The Edge Factor

The Edge Factor - Article 2

Posted by CGN Team

Weekly S&OP: How it helps responsiveness and controlling costs

Literature on the topic of Sales & Operation Planning has it that the cycle of planning culminates in the monthly S&OP meeting. If a week is a long time in politics, a month is simply too long to respond to consumers in a fast moving marketplace. A competitor might face a short-term supply problem, allowing you a narrow window of opportunity to induce trial and gain marketshare. An event triggered on social media can result in sudden surge in demand or a drop in demand for a product. A hyped up online sale, like Flipkart’s Big Billion Day, triggered huge demand across the industry. To catch these opportunities effectively, response times must shorten.

By shortening the review cycle it is possible to track demand more accurately, rather than depending on forecasts. This leads to a product mix on shelf that is more closely aligned with actual demand, leading to reduced lost sales and lowered pipeline inventories. As all FMCG managers know, managing long pipelines can be difficult when demand is not in steady state.

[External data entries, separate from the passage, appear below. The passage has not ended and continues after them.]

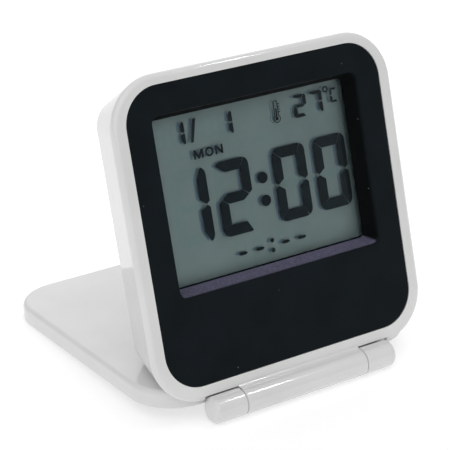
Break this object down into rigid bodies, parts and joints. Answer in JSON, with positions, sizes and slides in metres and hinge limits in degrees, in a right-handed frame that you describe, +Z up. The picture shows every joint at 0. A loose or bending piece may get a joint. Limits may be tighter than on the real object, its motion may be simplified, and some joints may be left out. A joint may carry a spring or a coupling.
{
  "type": "alarm clock",
  "caption": "Folding travel alarm clock with a liquid crystal display, standing on its own hinged flip cover.",
  "frame": {"origin": "middle of the footprint, on the surface that the open clock stands on", "axes": "+Z up, +X to the right of the display, the face looks towards -Y and the stand cover runs back along +Y"},
  "size_m": [0.075, 0.0802, 0.0768],
  "materials": {
    "white_abs": "glossy moulded ABS",
    "black_panel": "fine matte moulded ABS",
    "clear_lens": "clear acrylic",
    "lcd_glass": "thin clear glass",
    "lcd_film": "neutral polarising film",
    "lcd_segments": "dark liquid crystal segments",
    "reflector": "grey green transflective film",
    "steel": "zinc plated steel",
    "spring_steel": "nickel plated spring wire",
    "nickel_strip": "nickel plated strip",
    "board": "green solder mask on fibreglass",
    "resin": "black epoxy resin",
    "component": "surface mounted component",
    "resistor": "black film resistor",
    "switch_black": "black nylon",
    "zebra_rubber": "layered silicone",
    "cell": "plain printed sleeve",
    "buzzer_brass": "rolled brass",
    "buzzer_ceramic": "silvered ceramic"
  },
  "bodies": {
    "clock": {"front_bezel": "white_abs", "rear_case": "white_abs", "front_panel": "black_panel", "case_screws": "steel", "board_screws": "steel", "clock_crystal": "steel", "zebra_strip": "zebra_rubber", "main_board": "board", "controller_chip": "resin", "capacitors": "component", "resistors": "resistor", "thermistor": "resin", "switch_bases": "switch_black", "slide_switch_body": "steel", "battery": "cell", "positive_contact": "nickel_strip", "negative_contact": "nickel_strip", "battery_spring": "spring_steel", "buzzer_springs": "spring_steel", "buzzer_disc": "buzzer_brass", "buzzer_ceramic": "buzzer_ceramic", "window_lens": "clear_lens", "lcd_front_polarizer": "lcd_film", "lcd_front_glass": "lcd_glass", "lcd_segment_layer": "lcd_segments", "lcd_rear_glass": "lcd_glass", "lcd_reflector": "reflector"},
    "cover": {"stand_cover": "white_abs", "hinge_pins": "steel"},
    "battery_door": {"battery_door": "white_abs"},
    "alarm_switch": {"alarm_slider": "white_abs", "alarm_switch_lever": "switch_black"},
    "mode_key": {"mode_button": "white_abs", "mode_plunger": "switch_black"},
    "set_key": {"set_button": "white_abs", "set_plunger": "switch_black"},
    "up_key": {"up_button": "white_abs", "up_plunger": "switch_black"},
    "down_key": {"down_button": "white_abs", "down_plunger": "switch_black"}
  },
  "joints": [
    {"name": "cover_hinge", "type": "hinge", "parent": "clock", "child": "cover", "pos_m": [0, -0.0369, 0.0032], "axis": [-1, 0, 0], "range_deg": [0, 283]},
    {"name": "battery_door_slide", "type": "slide", "parent": "clock", "child": "battery_door", "axis": [1, 0, 0], "range_m": [0, 0.008]},
    {"name": "alarm_switch_slide", "type": "slide", "parent": "clock", "child": "alarm_switch", "axis": [1, 0, 0], "range_m": [0, 0.003]},
    {"name": "mode_button_press", "type": "slide", "parent": "clock", "child": "mode_key", "axis": [0, -0.9617, 0.2743], "range_m": [0, 0.0005], "stiffness_N_per_m": 1500},
    {"name": "set_button_press", "type": "slide", "parent": "clock", "child": "set_key", "axis": [0, -0.9617, 0.2743], "range_m": [0, 0.0005], "stiffness_N_per_m": 1500},
    {"name": "up_button_press", "type": "slide", "parent": "clock", "child": "up_key", "axis": [0, -0.9617, 0.2743], "range_m": [0, 0.0005], "stiffness_N_per_m": 1500},
    {"name": "down_button_press", "type": "slide", "parent": "clock", "child": "down_key", "axis": [0, -0.9617, 0.2743], "range_m": [0, 0.0005], "stiffness_N_per_m": 1500}
  ]
}
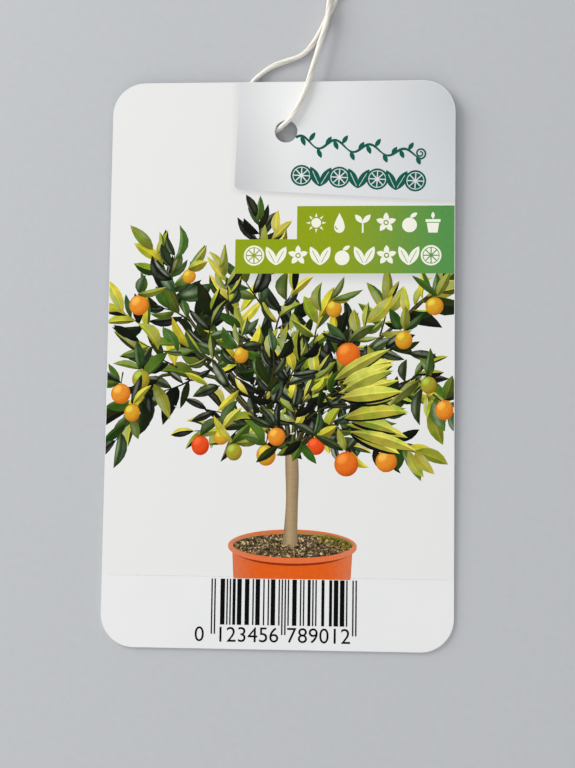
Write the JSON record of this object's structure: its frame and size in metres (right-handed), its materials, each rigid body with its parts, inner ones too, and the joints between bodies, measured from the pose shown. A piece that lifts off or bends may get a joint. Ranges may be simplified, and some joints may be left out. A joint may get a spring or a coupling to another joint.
{
  "type": "plant hang tag",
  "caption": "Flat plastic plant tag with rounded corners, a punched hole, a perforated tear-off strip and a knotted cotton string loop.",
  "frame": {"origin": "on the table, under the middle of the card as seen from above; the card's bottom edge and the string that lies on the table are at z = 0", "axes": "+X to the right of the printed face, +Y up the card from the tear-off strip to the hole, +Z out of the printed face"},
  "size_m": [0.076, 0.1971, 0.0042],
  "materials": {
    "card": "white rigid film, printed in colour on the front under a satin varnish, plain on the back",
    "string": "undyed twisted cotton",
    "print": "printing ink under a satin varnish"
  },
  "bodies": {
    "root": {"tag_card": "card", "string_under": "string", "string_hole": "string", "string_front": "string", "string_back": "string", "string_knot": "string", "string_tail_left": "string", "string_tail_right": "string"}
  },
  "joints": []
}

Shifting from a monthly to a weekly planning cycle does not require a tremendous investment in effort or technology. It does require a new process and a heightened level of discipline. The key steps are:

  • Bring execution discipline with focus on:
      • Improving the accuracy of inventory & consumption data
      • Delivering a very high Plan vs Actual performance
      • Capturing and monitoring outcome measures like “Out of Stock” at key stock points.
  • Define execution rules that will limit to changes in a plan. For example all changes in demand can only be before a 48-hour frozen zone. This makes it easier to develop consensus between manufacturing and sales teams.
  • Implement replenishment-based fulfilment which takes the pressure off forecast accuracy and the effort required to verify forecasts (typically seven days goes in just getting forecast validated across different levels in the sales organisation). Forecast only for longer procurement lead time items.
  • Disciplined process of conducting demand and supply reviews on weekly basis with standardised formats and KPIs. Focus on understanding gaps and trends.

In inventory management, traditionally inventory was traded off with information. If a perfect forecast was possible, inventory could be reduced to a bare minimum. Today, inventory is traded off with responsiveness. The faster a company can respond, the less inventory it needs to hold and the lower the lost sales. Increasing the clock speed of the S&OP process can deliver the twin benefits of lowered lost sales and simultaneously lowered inventory.